### [Exercise description]
All of the material below is to be repeated exactly.

★ ★ ★ ★ ★

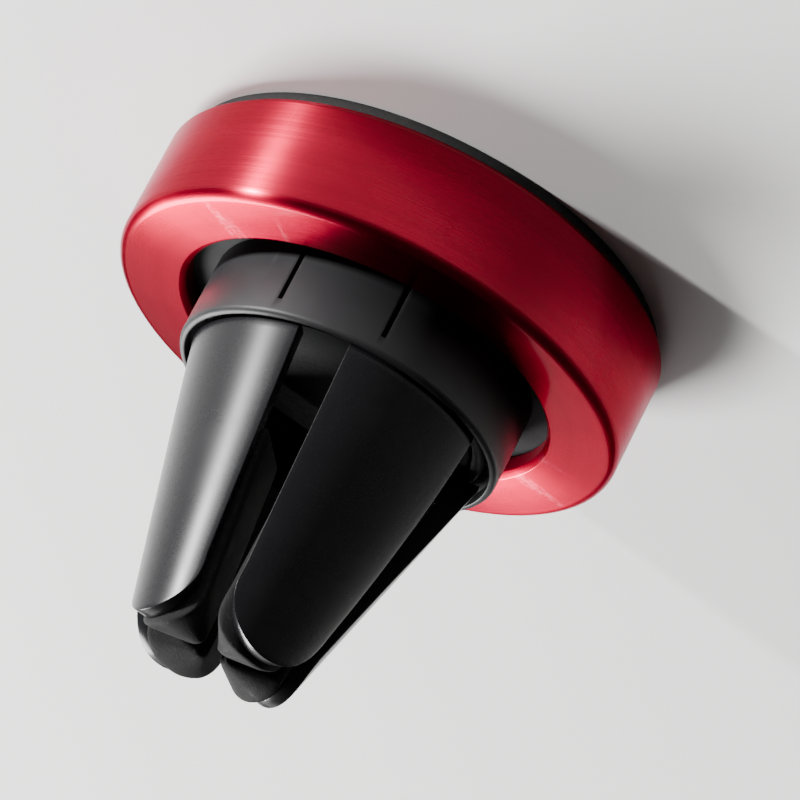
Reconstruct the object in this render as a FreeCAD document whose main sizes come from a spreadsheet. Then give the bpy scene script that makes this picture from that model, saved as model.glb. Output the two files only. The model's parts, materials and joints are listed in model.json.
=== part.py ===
"""Car phone mount: a magnetic head in a metal ring, and a four-pronged clip for an air vent's blade.

The mount stands on its pad's contact face. The origin is the centre of that face and +Z runs
through the head to the prongs' tips. A narrow slot between the prongs opens towards -Y and +Y,
and a wedge-shaped slot towards -X and +X. Millimetres and degrees throughout.
"""
import FreeCAD, Part
import math
import os
import Sketcher

DRIVING_SIZES = [
    # Head
    ("ring_radius", 16.3, "outside of the metal ring"),
    ("ring_depth", 7.4, "metal ring, front edge to back face"),
    ("ring_wall", 1.3, "side wall of the ring"),
    ("ring_front_chamfer", 0.5, "outer front edge"),
    ("ring_back_round", 0.9, "outer back edge"),
    ("hole_chamfer", 0.35, "back edge of the ring's hole"),
    ("lip_thick", 1.4, "rear lip that traps the clip"),
    ("shoulder_width", 1.0, "step that the yoke plate seats on"),
    ("pad_proud", 0.8, "pad in front of the ring"),
    ("pad_plug", 0.8, "pad inside the ring's bore"),
    ("pad_inset", 0.2, "pad inside the ring's chamfer"),
    ("pad_edge_round", 0.3, "front edge of the pad"),
    ("bond_gap", 0.05, "radial gap of a bonded joint"),
    ("tape_thick", 0.2, "double-sided tape"),
    ("tape_margin", 0.6, "tape inside the bore"),
    ("carrier_skin", 0.4, "carrier in front of the magnets"),
    ("yoke_thick", 0.8, "steel plate behind the magnets"),
    ("yoke_hole_radius", 2.0, "hole in the middle of the plate"),
    ("magnet_radius", 3.5, "disc magnet"),
    ("magnet_circle", 9.2, "radius of the circle of magnets"),
    ("magnet_gap", 0.05, "round each magnet"),
    ("magnet_chamfer", 0.15, "edges of each magnet"),
    ("magnet_count", 6, "magnets"),
    # Swivel
    ("washer_thick", 0.4, "friction washer"),
    ("washer_width", 4.0, "friction washer, inside to outside radius"),
    ("swivel_play", 0.1, "either side of the flange"),
    ("swivel_gap", 0.3, "round the flange"),
    ("flange_thick", 1.2, "hub's flange"),
    # Collar
    ("collar_radius", 10.35, "outside of the collar"),
    ("collar_gap", 1.45, "between the collar and the ring's hole"),
    ("collar_wall", 0.95, "collar's wall"),
    ("collar_lip_wall", 0.45, "collar's wall at its open end"),
    ("collar_lip_depth", 0.8, "length of the thin end"),
    ("collar_chamfer", 0.2, "outer edge of the open end"),
    ("collar_stand", 3.8, "collar past the ring's back face"),
    ("collar_fit", 0.05, "between the collar and the hub"),
    ("slit_angle", 18.6, "slit, from the middle of its tongue"),
    ("slit_width", 0.3, "slit either side of a tongue"),
    ("slit_end", 1.1, "solid collar past a slit's end"),
    ("barb_depth", 0.4, "barb inside a tongue"),
    ("barb_long", 0.8, "barb along the collar"),
    ("barb_start", 0.6, "barb above the flange"),
    ("barb_gap", 0.1, "between a barb and its recess"),
    ("barb_margin", 3.0, "angle from a barb's side to its slit"),
    # Prongs
    ("root_radius", 9.55, "outside of the prongs at the collar's end"),
    ("tip_radius", 5.15, "outside of the prongs at the shells' tips"),
    ("prong_reach", 17.4, "shells past the collar's end"),
    ("root_wall", 1.5, "shell at its root"),
    ("tip_wall", 0.8, "shell at its tip"),
    ("tip_round", 3.7, "radius of a shell's rounded tip"),
    ("shell_lift", 0.4, "between the hub's top and a shell"),
    ("narrow_root", 1.6, "half the narrow slot at the root"),
    ("narrow_tip", 1.05, "half the narrow slot at the tip"),
    ("wedge_root", 3.1, "half the wedge slot at the root"),
    ("wedge_waist", 1.5, "half the wedge slot at its waist"),
    ("wedge_tip", 0.5, "half the wedge slot at the tip"),
    ("waist_height", 7.0, "wedge slot's waist past the collar's end"),
    # Linings
    ("lining_start", 5.2, "lining's root past the collar's end"),
    ("lining_proud", 0.4, "lining past a shell's tip"),
    ("lining_core", 0.9, "radius of the hollow between the linings"),
    ("lining_narrow_root", 1.15, "half the narrow slot between linings, at their root"),
    ("lining_narrow_tip", 0.25, "half the narrow slot between linings, at their tip"),
    ("lining_wedge_root", 1.3, "half the wedge slot between linings, at their root"),
    ("lining_wedge_tip", 0.15, "half the wedge slot between linings, at their tip"),
    ("lining_tip_round", 3.2, "radius of a lining's rounded tip"),
    ("lining_round", 0.5, "outer edge of a lining's tip"),
    ("lining_inner_round", 0.9, "inner edge of a lining's tip"),
    # Feet, pins and hub
    ("hub_recess", 0.8, "hub's top below the collar's end"),
    ("hub_web", 2.4, "hub above its blind bore"),
    ("hub_bore", 4.5, "radius of the blind bore"),
    ("foot_gap", 0.45, "between a foot and the collar"),
    ("foot_thick", 2.3, "foot, inside to outside"),
    ("foot_angle", 36, "angle that a foot spans"),
    ("foot_drop", 1.3, "foot below its pin"),
    ("foot_floor", 0.3, "below and behind a foot"),
    ("foot_side", 0.2, "either side of a foot"),
    ("gusset", 2.0, "foot's ramp up the inside of the shell"),
    ("gusset_bite", 0.45, "top of the ramp inside the shell's wall"),
    ("pin_depth", 1.6, "pin below the hub's top"),
    ("pin_inset", 1.1, "pin outside the foot's inner face"),
    ("pin_radius", 0.5, "hinge pin"),
    ("pin_end_gap", 0.25, "between a hinge pin's end and the collar"),
    ("pin_chamfer", 0.1, "ends of a hinge pin"),
    ("pin_press", 0.01, "round a pin in the hub"),
    ("pin_running", 0.05, "round a pin in a foot"),
    ("band_thick", 0.42, "radius of the closing band's section"),
    ("band_gap", 0.16, "round the closing band"),
    ("overcut", 1.0, "how far a cut runs past the solid"),
]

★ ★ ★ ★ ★

### [Output for this exercise]
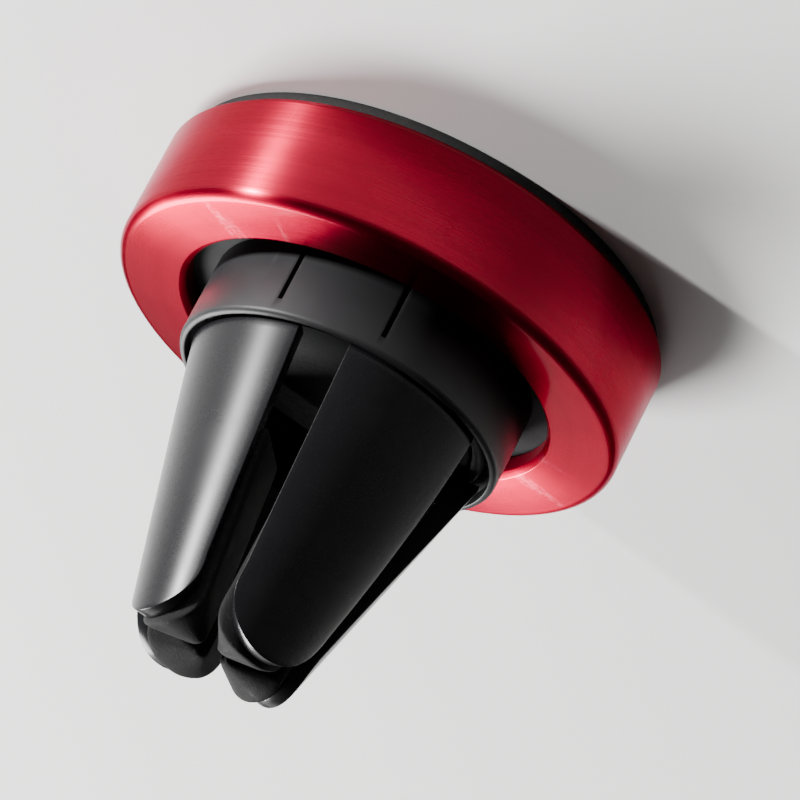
Reconstruct the object in this render as a FreeCAD document whose main sizes come from a spreadsheet. Then give the bpy scene script that makes this picture from that model, saved as model.glb. Output the two files only. The model's parts, materials and joints are listed in model.json.
=== part.py ===
"""Car phone mount: a magnetic head in a metal ring, and a four-pronged clip for an air vent's blade.

The mount stands on its pad's contact face. The origin is the centre of that face and +Z runs
through the head to the prongs' tips. A narrow slot between the prongs opens towards -Y and +Y,
and a wedge-shaped slot towards -X and +X. Millimetres and degrees throughout.
"""
import FreeCAD, Part
import math
import os
import Sketcher

DRIVING_SIZES = [
    # Head
    ("ring_radius", 16.3, "outside of the metal ring"),
    ("ring_depth", 7.4, "metal ring, front edge to back face"),
    ("ring_wall", 1.3, "side wall of the ring"),
    ("ring_front_chamfer", 0.5, "outer front edge"),
    ("ring_back_round", 0.9, "outer back edge"),
    ("hole_chamfer", 0.35, "back edge of the ring's hole"),
    ("lip_thick", 1.4, "rear lip that traps the clip"),
    ("shoulder_width", 1.0, "step that the yoke plate seats on"),
    ("pad_proud", 0.8, "pad in front of the ring"),
    ("pad_plug", 0.8, "pad inside the ring's bore"),
    ("pad_inset", 0.2, "pad inside the ring's chamfer"),
    ("pad_edge_round", 0.3, "front edge of the pad"),
    ("bond_gap", 0.05, "radial gap of a bonded joint"),
    ("tape_thick", 0.2, "double-sided tape"),
    ("tape_margin", 0.6, "tape inside the bore"),
    ("carrier_skin", 0.4, "carrier in front of the magnets"),
    ("yoke_thick", 0.8, "steel plate behind the magnets"),
    ("yoke_hole_radius", 2.0, "hole in the middle of the plate"),
    ("magnet_radius", 3.5, "disc magnet"),
    ("magnet_circle", 9.2, "radius of the circle of magnets"),
    ("magnet_gap", 0.05, "round each magnet"),
    ("magnet_chamfer", 0.15, "edges of each magnet"),
    ("magnet_count", 6, "magnets"),
    # Swivel
    ("washer_thick", 0.4, "friction washer"),
    ("washer_width", 4.0, "friction washer, inside to outside radius"),
    ("swivel_play", 0.1, "either side of the flange"),
    ("swivel_gap", 0.3, "round the flange"),
    ("flange_thick", 1.2, "hub's flange"),
    # Collar
    ("collar_radius", 10.35, "outside of the collar"),
    ("collar_gap", 1.45, "between the collar and the ring's hole"),
    ("collar_wall", 0.95, "collar's wall"),
    ("collar_lip_wall", 0.45, "collar's wall at its open end"),
    ("collar_lip_depth", 0.8, "length of the thin end"),
    ("collar_chamfer", 0.2, "outer edge of the open end"),
    ("collar_stand", 3.8, "collar past the ring's back face"),
    ("collar_fit", 0.05, "between the collar and the hub"),
    ("slit_angle", 18.6, "slit, from the middle of its tongue"),
    ("slit_width", 0.3, "slit either side of a tongue"),
    ("slit_end", 1.1, "solid collar past a slit's end"),
    ("barb_depth", 0.4, "barb inside a tongue"),
    ("barb_long", 0.8, "barb along the collar"),
    ("barb_start", 0.6, "barb above the flange"),
    ("barb_gap", 0.1, "between a barb and its recess"),
    ("barb_margin", 3.0, "angle from a barb's side to its slit"),
    # Prongs
    ("root_radius", 9.55, "outside of the prongs at the collar's end"),
    ("tip_radius", 5.15, "outside of the prongs at the shells' tips"),
    ("prong_reach", 17.4, "shells past the collar's end"),
    ("root_wall", 1.5, "shell at its root"),
    ("tip_wall", 0.8, "shell at its tip"),
    ("tip_round", 3.7, "radius of a shell's rounded tip"),
    ("shell_lift", 0.4, "between the hub's top and a shell"),
    ("narrow_root", 1.6, "half the narrow slot at the root"),
    ("narrow_tip", 1.05, "half the narrow slot at the tip"),
    ("wedge_root", 3.1, "half the wedge slot at the root"),
    ("wedge_waist", 1.5, "half the wedge slot at its waist"),
    ("wedge_tip", 0.5, "half the wedge slot at the tip"),
    ("waist_height", 7.0, "wedge slot's waist past the collar's end"),
    # Linings
    ("lining_start", 5.2, "lining's root past the collar's end"),
    ("lining_proud", 0.4, "lining past a shell's tip"),
    ("lining_core", 0.9, "radius of the hollow between the linings"),
    ("lining_narrow_root", 1.15, "half the narrow slot between linings, at their root"),
    ("lining_narrow_tip", 0.25, "half the narrow slot between linings, at their tip"),
    ("lining_wedge_root", 1.3, "half the wedge slot between linings, at their root"),
    ("lining_wedge_tip", 0.15, "half the wedge slot between linings, at their tip"),
    ("lining_tip_round", 3.2, "radius of a lining's rounded tip"),
    ("lining_round", 0.5, "outer edge of a lining's tip"),
    ("lining_inner_round", 0.9, "inner edge of a lining's tip"),
    # Feet, pins and hub
    ("hub_recess", 0.8, "hub's top below the collar's end"),
    ("hub_web", 2.4, "hub above its blind bore"),
    ("hub_bore", 4.5, "radius of the blind bore"),
    ("foot_gap", 0.45, "between a foot and the collar"),
    ("foot_thick", 2.3, "foot, inside to outside"),
    ("foot_angle", 36, "angle that a foot spans"),
    ("foot_drop", 1.3, "foot below its pin"),
    ("foot_floor", 0.3, "below and behind a foot"),
    ("foot_side", 0.2, "either side of a foot"),
    ("gusset", 2.0, "foot's ramp up the inside of the shell"),
    ("gusset_bite", 0.45, "top of the ramp inside the shell's wall"),
    ("pin_depth", 1.6, "pin below the hub's top"),
    ("pin_inset", 1.1, "pin outside the foot's inner face"),
    ("pin_radius", 0.5, "hinge pin"),
    ("pin_end_gap", 0.25, "between a hinge pin's end and the collar"),
    ("pin_chamfer", 0.1, "ends of a hinge pin"),
    ("pin_press", 0.01, "round a pin in the hub"),
    ("pin_running", 0.05, "round a pin in a foot"),
    ("band_thick", 0.42, "radius of the closing band's section"),
    ("band_gap", 0.16, "round the closing band"),
    ("overcut", 1.0, "how far a cut runs past the solid"),
]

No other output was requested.